CHALLENGE
Each entry needs to be restated exactly as written.

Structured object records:
## begin

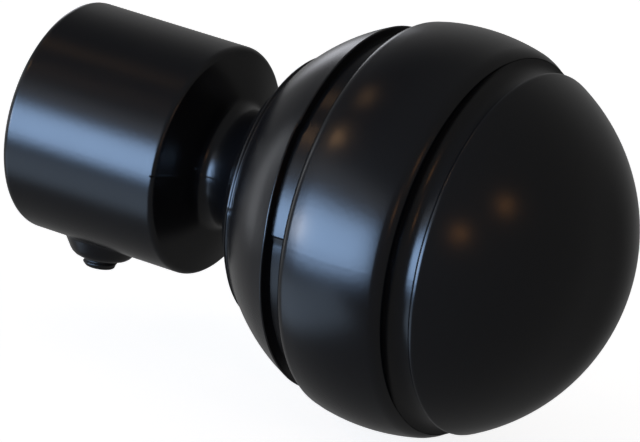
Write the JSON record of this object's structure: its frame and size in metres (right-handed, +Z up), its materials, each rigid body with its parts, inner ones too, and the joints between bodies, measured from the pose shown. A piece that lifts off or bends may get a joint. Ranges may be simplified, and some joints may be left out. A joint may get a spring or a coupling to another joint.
{
  "type": "curtain pole finial",
  "caption": "Ball-ended curtain pole finial: a grooved ball on a short waist, with a round socket collar that slips over the end of the pole and a grub screw that clamps it from below.",
  "frame": {"origin": "centre of the socket's mouth, where the pole enters", "axes": "+X along the pole's axis, from the mouth of the socket to the tip of the ball; +Z up, with the boss and its screw pointing down along -Z"},
  "size_m": [0.0915, 0.0586, 0.0586],
  "materials": {
    "satin_black_lacquer": "satin black lacquer over a one-piece moulding, faint orange peel",
    "blackened_steel": "black oxide, rolled thread"
  },
  "bodies": {
    "finial": {"finial_body": "satin_black_lacquer"},
    "screw": {"clamp_screw": "blackened_steel"}
  },
  "joints": [
    {"name": "clamp_screw_travel", "type": "slide", "parent": "finial", "child": "screw", "axis": [0, 0, 1], "range_m": [-0.0015, 0.00235]}
  ]
}
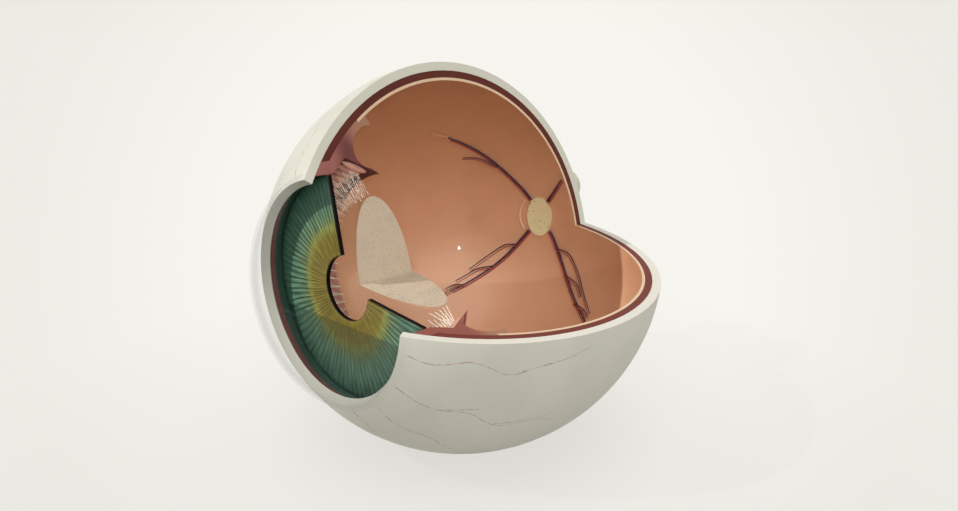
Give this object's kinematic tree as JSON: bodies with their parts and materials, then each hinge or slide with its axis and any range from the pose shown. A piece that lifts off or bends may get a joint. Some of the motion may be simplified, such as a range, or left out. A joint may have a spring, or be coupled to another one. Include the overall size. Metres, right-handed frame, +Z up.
{
  "type": "eye anatomy model",
  "caption": "Large take-apart eye model with a wedge cut out: layered wall, ciliary body with fibres, lens, iris, clear cornea, retina with vessels and an optic nerve stub.",
  "frame": {"origin": "middle of the flat under the eyeball, on the surface that the model stands on", "axes": "+Z up; X along the optical axis, with the cornea towards -X and the optic nerve towards +X; the wedge opens towards -Y and up"},
  "size_m": [0.1771, 0.1435, 0.1403],
  "materials": {
    "sclera": "moulded plastic, satin ivory white",
    "choroid": "dark red-brown moulded plastic",
    "retina": "orange-brown satin plastic",
    "ciliary_body": "mauve-brown plastic",
    "ciliary_processes": "salmon plastic",
    "fibres": "thin off-white fibre",
    "lens": "clear plastic with frosted cut faces",
    "iris": "green and olive, radially ribbed",
    "iris_pigment": "matt black",
    "cornea": "clear plastic",
    "optic_disc": "pale yellow plastic",
    "disc_margin": "pale raised line",
    "nerve": "pale yellow plastic",
    "sheath": "ivory plastic",
    "vein": "dark navy raised line",
    "artery": "dark red raised line"
  },
  "bodies": {
    "eyeball": {"sclera_shell": "sclera", "choroid_shell": "choroid", "retina_shell": "retina", "ciliary_body": "ciliary_body", "ciliary_processes": "ciliary_processes", "zonule_fibres": "fibres", "iris_stroma": "iris", "iris_pigment_layer": "iris_pigment", "optic_disc": "optic_disc", "disc_margin": "disc_margin", "optic_nerve": "nerve", "nerve_sheath": "sheath", "superior_nasal_vein": "vein", "superior_nasal_artery": "artery", "superior_temporal_vein": "vein", "superior_temporal_artery": "artery", "inferior_nasal_vein": "vein", "inferior_nasal_artery": "artery", "inferior_temporal_vein": "vein", "inferior_temporal_artery": "artery"},
    "cornea": {"cornea": "cornea"},
    "lens": {"lens": "lens"}
  },
  "joints": [
    {"name": "cornea_slide", "type": "slide", "parent": "eyeball", "child": "cornea", "axis": [-1, 0, 0], "range_m": [0, 0.04]},
    {"name": "lens_slide", "type": "slide", "parent": "eyeball", "child": "lens", "axis": [1, 0, 0], "range_m": [0, 0.028]}
  ]
}
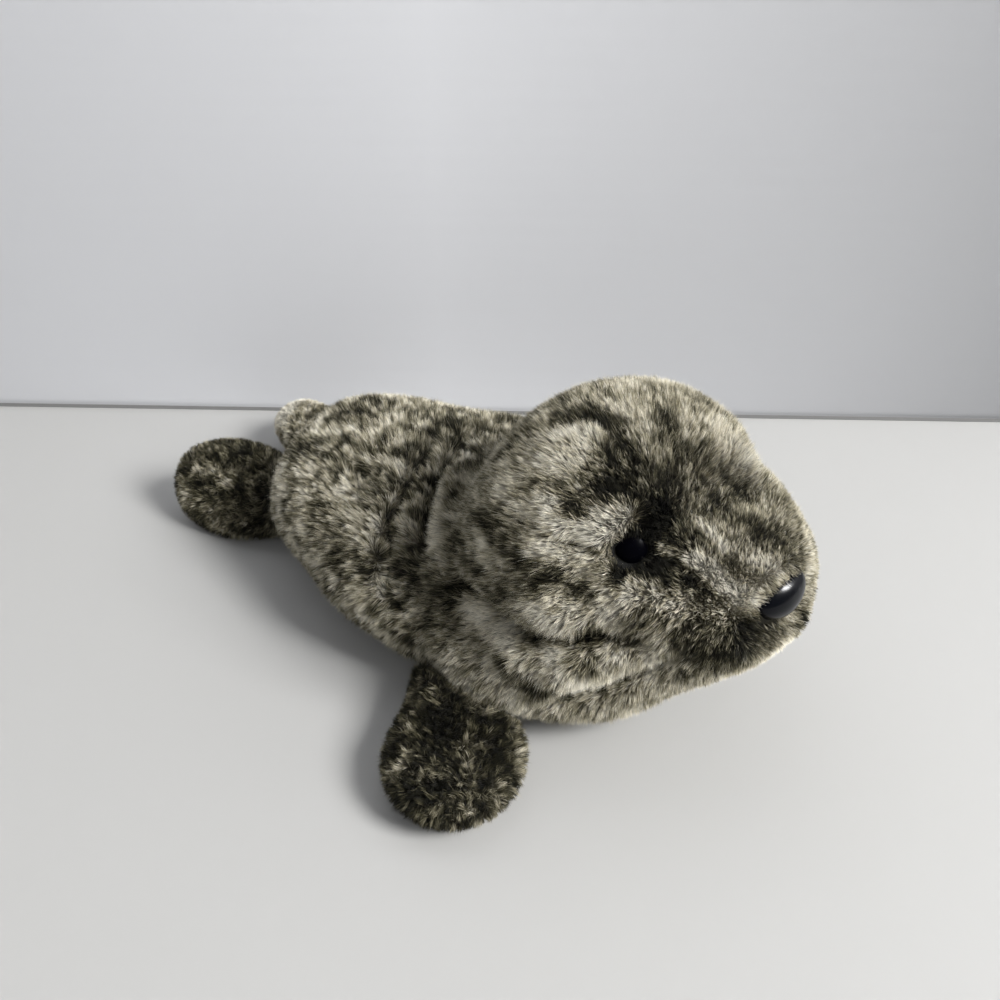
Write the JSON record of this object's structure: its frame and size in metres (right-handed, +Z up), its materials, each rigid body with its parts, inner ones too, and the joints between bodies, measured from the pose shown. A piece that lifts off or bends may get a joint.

## end

THE COMPLETED TASK
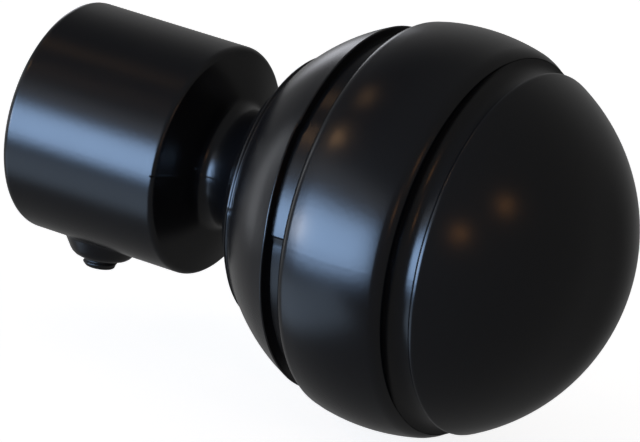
Write the JSON record of this object's structure: its frame and size in metres (right-handed, +Z up), its materials, each rigid body with its parts, inner ones too, and the joints between bodies, measured from the pose shown. A piece that lifts off or bends may get a joint. Ranges may be simplified, and some joints may be left out. A joint may get a spring or a coupling to another joint.
{
  "type": "curtain pole finial",
  "caption": "Ball-ended curtain pole finial: a grooved ball on a short waist, with a round socket collar that slips over the end of the pole and a grub screw that clamps it from below.",
  "frame": {"origin": "centre of the socket's mouth, where the pole enters", "axes": "+X along the pole's axis, from the mouth of the socket to the tip of the ball; +Z up, with the boss and its screw pointing down along -Z"},
  "size_m": [0.0915, 0.0586, 0.0586],
  "materials": {
    "satin_black_lacquer": "satin black lacquer over a one-piece moulding, faint orange peel",
    "blackened_steel": "black oxide, rolled thread"
  },
  "bodies": {
    "finial": {"finial_body": "satin_black_lacquer"},
    "screw": {"clamp_screw": "blackened_steel"}
  },
  "joints": [
    {"name": "clamp_screw_travel", "type": "slide", "parent": "finial", "child": "screw", "axis": [0, 0, 1], "range_m": [-0.0015, 0.00235]}
  ]
}
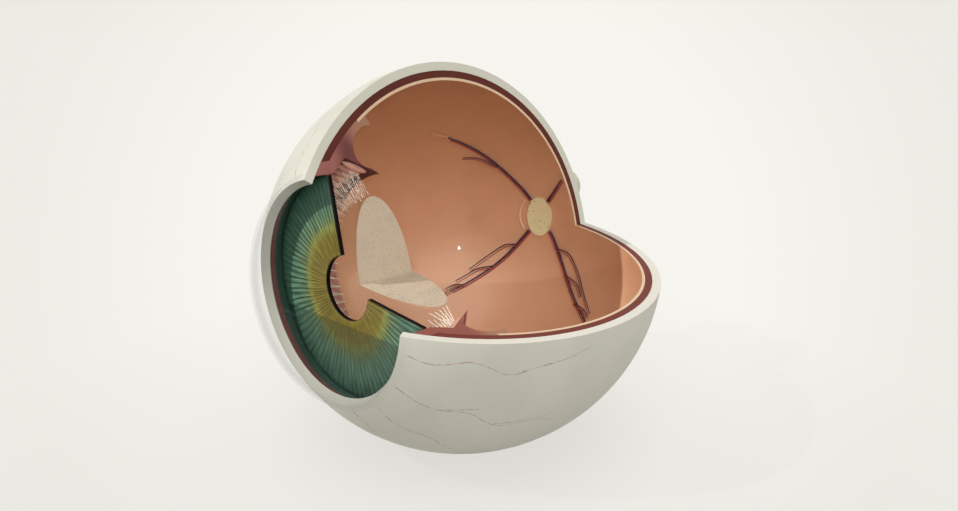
Give this object's kinematic tree as JSON: bodies with their parts and materials, then each hinge or slide with its axis and any range from the pose shown. A piece that lifts off or bends may get a joint. Some of the motion may be simplified, such as a range, or left out. A joint may have a spring, or be coupled to another one. Include the overall size. Metres, right-handed frame, +Z up.
{
  "type": "eye anatomy model",
  "caption": "Large take-apart eye model with a wedge cut out: layered wall, ciliary body with fibres, lens, iris, clear cornea, retina with vessels and an optic nerve stub.",
  "frame": {"origin": "middle of the flat under the eyeball, on the surface that the model stands on", "axes": "+Z up; X along the optical axis, with the cornea towards -X and the optic nerve towards +X; the wedge opens towards -Y and up"},
  "size_m": [0.1771, 0.1435, 0.1403],
  "materials": {
    "sclera": "moulded plastic, satin ivory white",
    "choroid": "dark red-brown moulded plastic",
    "retina": "orange-brown satin plastic",
    "ciliary_body": "mauve-brown plastic",
    "ciliary_processes": "salmon plastic",
    "fibres": "thin off-white fibre",
    "lens": "clear plastic with frosted cut faces",
    "iris": "green and olive, radially ribbed",
    "iris_pigment": "matt black",
    "cornea": "clear plastic",
    "optic_disc": "pale yellow plastic",
    "disc_margin": "pale raised line",
    "nerve": "pale yellow plastic",
    "sheath": "ivory plastic",
    "vein": "dark navy raised line",
    "artery": "dark red raised line"
  },
  "bodies": {
    "eyeball": {"sclera_shell": "sclera", "choroid_shell": "choroid", "retina_shell": "retina", "ciliary_body": "ciliary_body", "ciliary_processes": "ciliary_processes", "zonule_fibres": "fibres", "iris_stroma": "iris", "iris_pigment_layer": "iris_pigment", "optic_disc": "optic_disc", "disc_margin": "disc_margin", "optic_nerve": "nerve", "nerve_sheath": "sheath", "superior_nasal_vein": "vein", "superior_nasal_artery": "artery", "superior_temporal_vein": "vein", "superior_temporal_artery": "artery", "inferior_nasal_vein": "vein", "inferior_nasal_artery": "artery", "inferior_temporal_vein": "vein", "inferior_temporal_artery": "artery"},
    "cornea": {"cornea": "cornea"},
    "lens": {"lens": "lens"}
  },
  "joints": [
    {"name": "cornea_slide", "type": "slide", "parent": "eyeball", "child": "cornea", "axis": [-1, 0, 0], "range_m": [0, 0.04]},
    {"name": "lens_slide", "type": "slide", "parent": "eyeball", "child": "lens", "axis": [1, 0, 0], "range_m": [0, 0.028]}
  ]
}
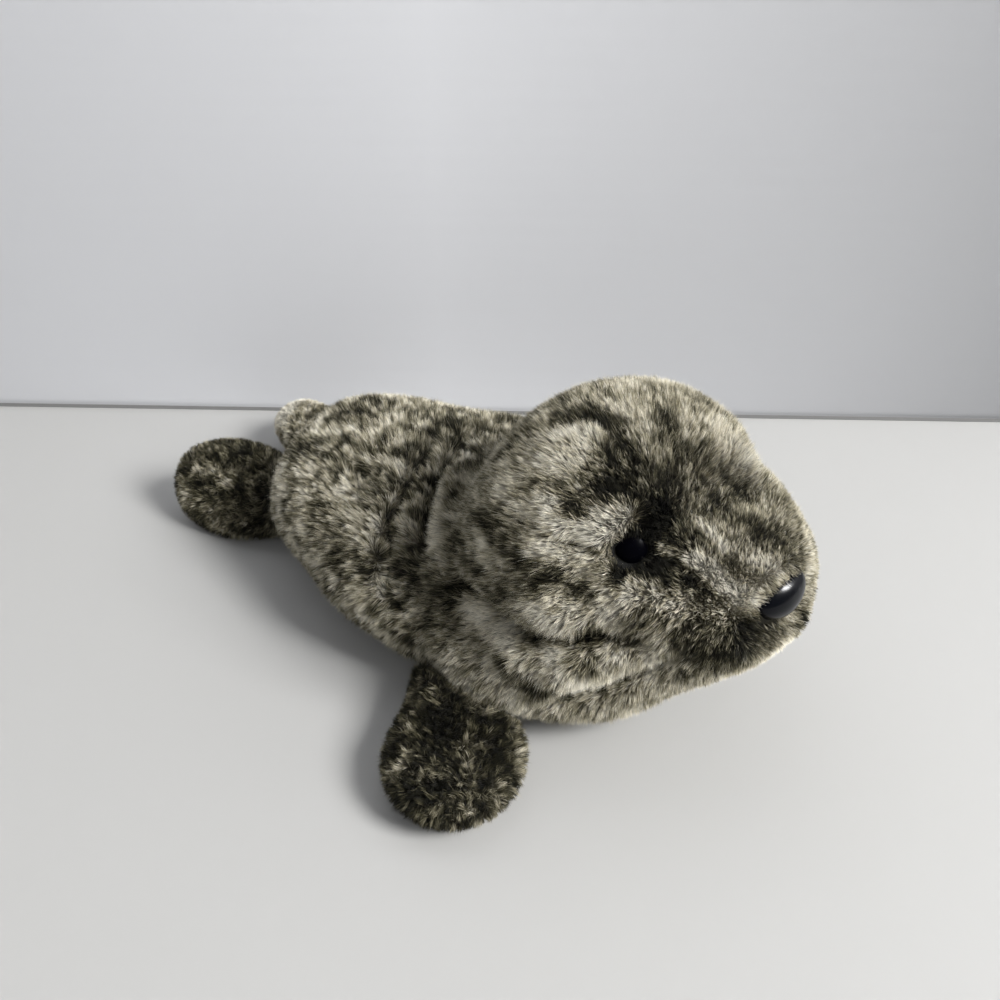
Write the JSON record of this object's structure: its frame and size in metres (right-handed, +Z up), its materials, each rigid body with its parts, inner ones too, and the joints between bodies, measured from the pose shown. A piece that lifts off or bends may get a joint.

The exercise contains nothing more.